IPMI Summit: Icelandic initiative cuts waste and drives circular healthcare – Stagg

An initiative which charged local care home residents with creating new telemetry bags to drive down waste at an Icelandic hospital is a shining example of how circularity can be brought into the healthcare sector and help reduce its impact on the planet, Health & Protection’s third annual IPMI Summit has heard.

This is according Beth Stagg, director of communications and marketing at Health Care Without Harm Europe, who was addressing delegates yesterday.

Health Care Without Harm works to drive change from the healthcare sector which accounts for 5% of global emissions, a figure that would make it the fifth largest country in terms of emissions.

Citing the example from Iceland, Stagg explained that hospitals create lots of linen waste and use lots of textiles.

“What they looked at was all this waste they’ve got. Within the cardiology wards they’d got all these telemetry bags which were expensive and they would be used for a couple of days and then they would go in the waste,” Stagg said.

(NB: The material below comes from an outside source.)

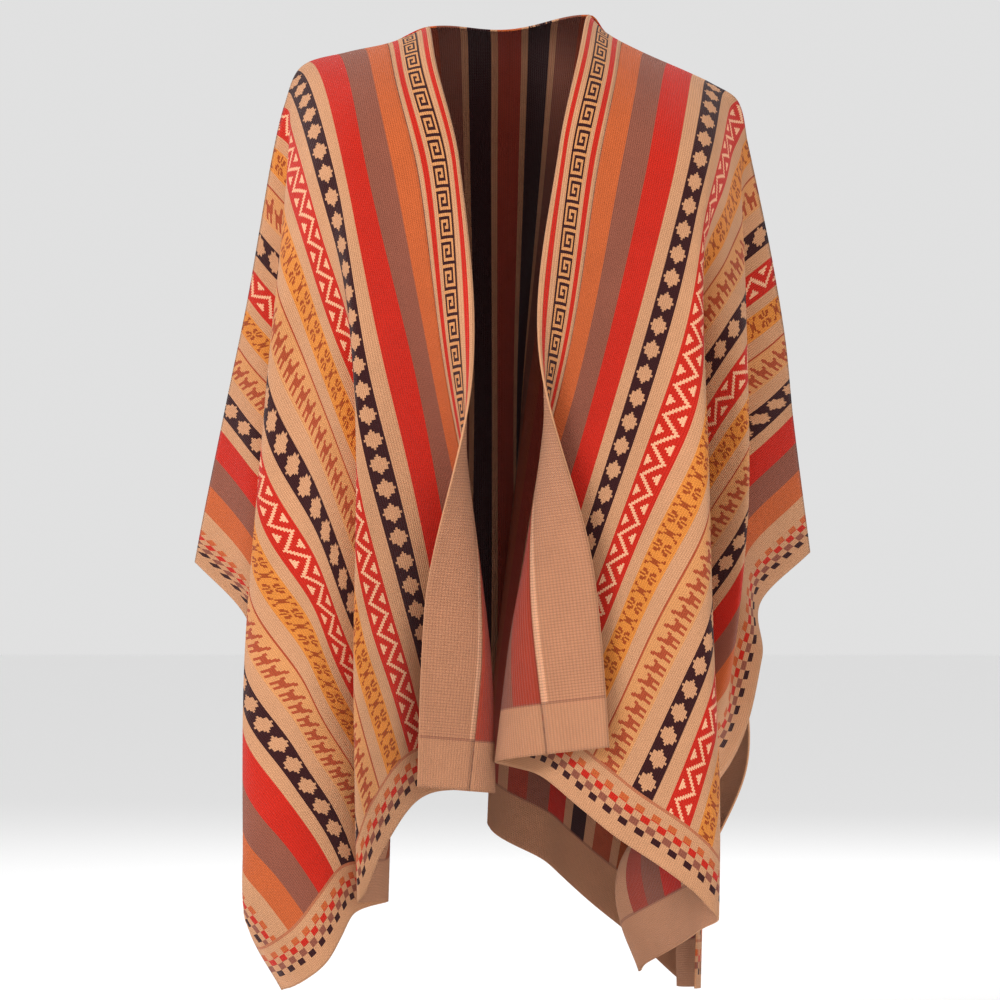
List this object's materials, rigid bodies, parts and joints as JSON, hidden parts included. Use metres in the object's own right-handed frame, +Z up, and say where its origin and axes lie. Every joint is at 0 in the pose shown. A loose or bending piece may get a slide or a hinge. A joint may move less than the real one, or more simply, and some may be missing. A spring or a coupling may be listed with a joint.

“So they created a community project with the local design studio to have residents in a care home to sew with the discarded textiles to create new bags which would then go into practice.”

And with the initiative saving €8,000 a year, Stagg added it had then been picked up by another ward in the hospital.

“It’s also shown the difference that can be made when we bring communities together on these initiatives, and shows that it is possible to reduce waste and bring circularity into the healthcare sector.”